Mo money, mo problems: Andretti still have a fight to get into F1

American racing team Andretti passed the FIA's initial application process to join the F1 grid, but they still have hurdles to pass


F1’s current teams could be facing an $11 million deficit per year, should Andretti eventually come into the sport, as teams will now have to pay more to compensate for an 11th member of the grid.

The recent announcement by the FIA that American motor racing team Andretti, have been given the green light into F1, but there is still no guarantee that the American outfit will get in, as the ball now lays in the park of current F1 teams.

Former Marussia driver, and current Sky Sports F1 presenter, Karun Chandhok, indicated that Andretti‘s entry into F1 could cost the existing teams millions.

“Would like to see them on the grid! More cars is good for F1 & young drivers,” Chandhok said on X, formally Twitter.

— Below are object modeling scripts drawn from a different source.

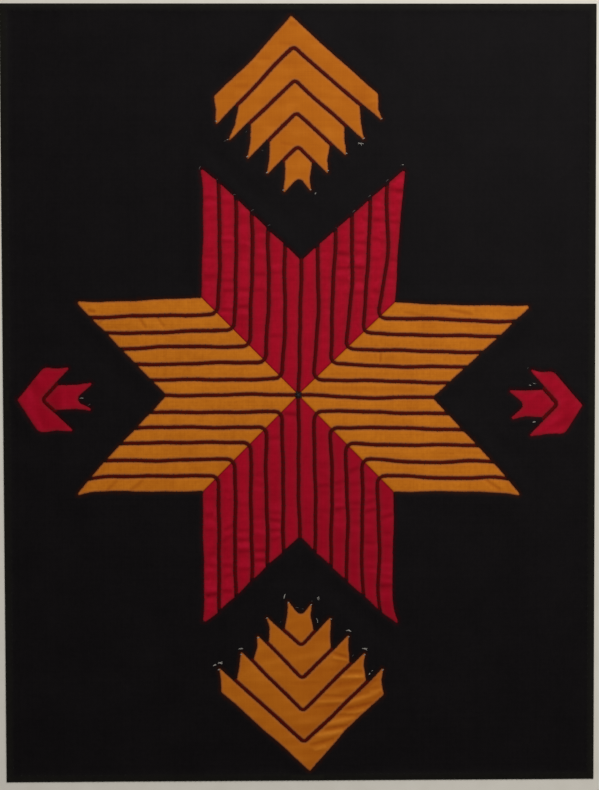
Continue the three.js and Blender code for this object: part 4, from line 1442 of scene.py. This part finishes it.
def cotton(name, dark, light, marks, clouds, gloss, lint=0.0):
    """dark and light are the dye's two tones, and clouds how strongly it varies. marks are pairs of an
    attribute and the tone that the cloth takes where it is 1."""
    material, tree = new_material(name)
    place = add_node(tree, "ShaderNodeTexCoord").outputs["Object"]
    height, shade, slub = add_node(tree, "ShaderNodeGroup",
                                   {"Place": place, "Threads per metre": THREADS_PER_METRE},
                                   node_tree=PLAIN_WEAVE).outputs

    def noise_of(scale, detail, roughness=0.5):
        inputs = {"Vector": place, "Scale": scale, "Detail": detail, "Roughness": roughness}
        return add_node(tree, "ShaderNodeTexNoise", inputs).outputs[0]

    def part(value, share):
        return calc(tree, "MULTIPLY", calc(tree, "SUBTRACT", value, 0.5), share)

    small = noise_of(CLOUDS["small"], 2)
    tone = 0.5
    for layer in (part(noise_of(CLOUDS["large"], 3, 0.6), TONES["large"] * clouds),
                  part(small, TONES["small"] * clouds), part(shade, TONES["shade"]),
                  part(slub, TONES["slub"]), part(height, TONES["height"])):
        tone = calc(tree, "ADD", tone, layer)
    colour = blended(tree, tone, srgb(*dark), srgb(*light))
    # Most marks paint light and shade into the colour.
    for attribute, marked_tone in marks:
        mark = add_node(tree, "ShaderNodeAttribute", attribute_name=attribute).outputs["Fac"]
        share = calc(tree, "MULTIPLY", mark, calc(tree, "ADD", small, 0.4))
        colour = blended(tree, share, colour, srgb(*marked_tone))
    if lint:
        specks = add_node(tree, "ShaderNodeTexVoronoi",
                          {"Vector": place, "Scale": LINT["per_metre"], "Randomness": 1}).outputs
        chosen = add_node(tree, "ShaderNodeSeparateColor", {0: specks["Color"]}).outputs[0]
        some = calc(tree, "LESS_THAN", chosen, lint)
        here = calc(tree, "LESS_THAN", specks["Distance"], LINT["radius"])
        colour = blended(tree, calc(tree, "MULTIPLY", here, some), colour, srgb(*LINT["colour"]))
    bump = add_node(tree, "ShaderNodeBump", {"Strength": 0.35, "Distance": 0.12 * MM, "Height": height})
    shaded(tree, Base_Color=colour, Roughness=calc(tree, "ADD", part(slub, 0.12), 0.62),
           Normal=bump.outputs[0], Specular_IOR_Level=gloss, Sheen_Weight=0.01, Sheen_Roughness=0.4)
    return material


# Painted light on the black: a tinted highlight on each fold, and light from the board on the hem.
BLACK = cotton("black_cotton_cloth", (9, 7, 8), (19, 16, 17),
               marks=[("fold_by_red", (40, 2, 6)), ("fold_by_orange", (40, 11, 2)),
                      ("rib_in_red", (78, 0, 1)), ("rib_in_orange", (72, 7, 0)), ("hem", (24, 23, 18))],
               clouds=0.5, gloss=0.04, lint=0.06)
# Painted light on the red: shade by the edges, under the fold, in creases and seams, highlights on ridges.
RED = cotton("red_cotton_cloth", (133, 4, 24), (169, 11, 37),
             marks=[("darker_tone_and_shade", (126, 5, 25)), ("edge_shade_and_highlight", (126, 21, 32)), ("crease_shade", (112, 3, 18)),
                    ("raised", (176, 18, 48)), ("fold_shadow", (92, 4, 14)), ("seam", (94, 1, 3))],
             clouds=0.6, gloss=0.03)
# Painted light on the orange: highlights by the edges and on ridges, shade under folds, in creases and
# seams.
ORANGE = cotton("orange_cotton_cloth", (160, 84, 13), (195, 114, 25),
                marks=[("darker_tone_and_shade", (158, 80, 13)), ("edge_shade_and_highlight", (170, 102, 54)),
                       ("crease_shade", (142, 64, 10)), ("raised", (198, 118, 34)),
                       ("fold_shadow", (104, 50, 18)), ("seam", (168, 84, 18))],
                clouds=0.5, gloss=0.03)

ground.data.materials.append(BLACK)
for patch in PATCHES:
    patch["piece"].data.materials.append(RED if patch["red"] else ORANGE)
print("finishes:", [material.name for material in bpy.data.materials])

# %% [markdown]
# ## Floor and light
#
# The cloth lies on a plain pale board. One large soft lamp stands beyond its upper edge and a pale room
# fills the shadows. The lamp is nearer to the upper edge, so the light falls off towards the lower one,
# and every fold that faces up the cloth catches it.

# %% Light the scene
def make_floor():
    material, tree = new_material("pale_board")
    place = add_node(tree, "ShaderNodeTexCoord").outputs["Object"]
    fleck = add_node(tree, "ShaderNodeTexNoise", {"Vector": place, "Scale": 60, "Detail": 4}).outputs[0]
    shaded(tree, Base_Color=blended(tree, fleck, srgb(200, 194, 182), srgb(212, 207, 196)), Roughness=0.9)
    half = 2.0
    corners = np.array([(-half, -half, 0), (half, -half, 0), (half, half, 0), (-half, half, 0)])
    floor = mesh_object("pale_floor", corners, np.array([(0, 1, 2, 3)]))
    floor.data.materials.append(material)


LAMP = {"place": (0.45, 0.64, 1.12), "size": 0.8, "power": 16.3}
ROOM = {"light": 0.3, "seen": 0.9}


def make_lamp():
    data = bpy.data.lights.new("window_light", "AREA")
    data.shape = "SQUARE"
    data.size = LAMP["size"]
    data.energy = LAMP["power"]
    lamp = linked("window_light", data)
    lamp.location = LAMP["place"]
    lamp.rotation_euler = Vector(LAMP["place"]).to_track_quat("Z", "Y").to_euler()
    lamp.visible_camera = False


def make_room():
    world = bpy.data.worlds.new("pale_room")
    world.use_nodes = True
    tree = world.node_tree
    tree.nodes.clear()
    rays = add_node(tree, "ShaderNodeLightPath")
    strength = add_node(tree, "ShaderNodeMix", {0: rays.outputs["Is Camera Ray"], 2: ROOM["light"],
                                                3: ROOM["seen"]})
    background = add_node(tree, "ShaderNodeBackground",
                          {"Color": (1, 1, 1, 1), "Strength": strength.outputs[0]})
    output = add_node(tree, "ShaderNodeOutputWorld")
    tree.links.new(background.outputs[0], output.inputs["Surface"])
    bpy.context.scene.world = world


make_floor()
make_lamp()
make_room()
bpy.context.scene.view_settings.view_transform = "Standard"
print("lamp at", LAMP["place"])

# %% [markdown]
# ## Hide the CAD solids
#
# The CAD solids that the cloths stand for are hidden. The cut sizes worked out beside them are not
# used. Nothing on a cloth moves by itself, so everything rides on the one body.

# %% Hide the CAD solids and attach the pieces
HEM_CUT = 20  # cloth for the hems, from left to right and from top to bottom


def area_of(ring):
    return abs(signed_area(ring)) * MM * MM


def declare():
    threads = BLACK_THREADS + PALE_THREADS
    cut = ((CLOTH["width"] + HEM_CUT) * MM, (CLOTH["height"] + HEM_CUT) * MM)
    cut_area = cut[0] * cut[1] - sum(area_of(ring) for ring in WINDOWS)
    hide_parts("ground_cloth")
    for patch in PATCHES:
        piece, ring = patch["piece"], patch["ring"]
        upright = turned(ring, -own_turn(patch))
        size = (np.ptp(upright.real) * MM, np.ptp(upright.imag) * MM)
        min(area_of(ring), size[0] * size[1])
        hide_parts(patch["name"])
    for piece in [ground, *threads, *(patch["piece"] for patch in PATCHES)]:
        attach(piece, "root")


declare()
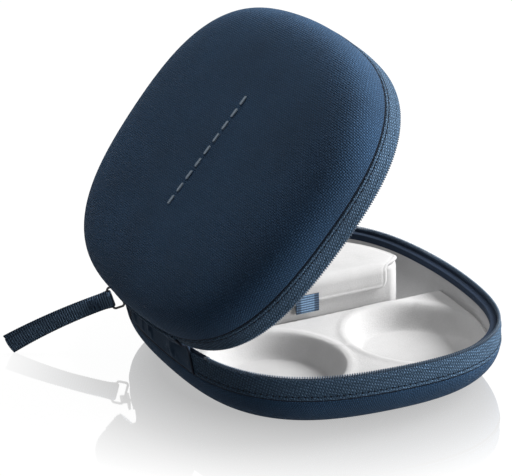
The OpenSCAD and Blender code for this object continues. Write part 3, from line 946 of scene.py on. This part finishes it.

“Told by one TP [team principal] that existing teams would lose $11 million per year by slicing the pie 11 ways. If Andretti are willing to put in the $600 million to compensate the teams, that covers them for five years.”

F1 teams opposed to Andretti

Any new entry into the F1 grid must first pass a series of assessments from the FIA, along with gaining approval from existing F1 teams. Long time rivals Mercedes and Red Bull, seem united in rejection of this proposal, along with six others in the paddock.

Red Bull team principal Christian Horner seemed to back up Chandhok’s point, further adding that only two teams – McLaren and Alpine – stand in favour of Andretti joining F1.

“At the moment, there are only two teams that agree [to the Andretti entry],” Horner told the media. “One is Andretti‘s partner in IndyCar [McLaren] and the other one maybe will provide them with the engine [Alpine], so of course they will support it.

“But I think for the other eight it will come down to whether the percentage of the prize money that the ten teams currently depend on, will be on them.”

Andretti are the only team to be accepted by the FIA as a prospective F1 team, with the likes of Rodin, Hitech and Lky Sunz having failed the initial application process.

The current Concorde Agreement expires at the end of the 2025 F1 season, with new negotiations between American owners Liberty Media and the FIA set to begin soon. The Andretti topic is set to be the main talking point of the renegotiations.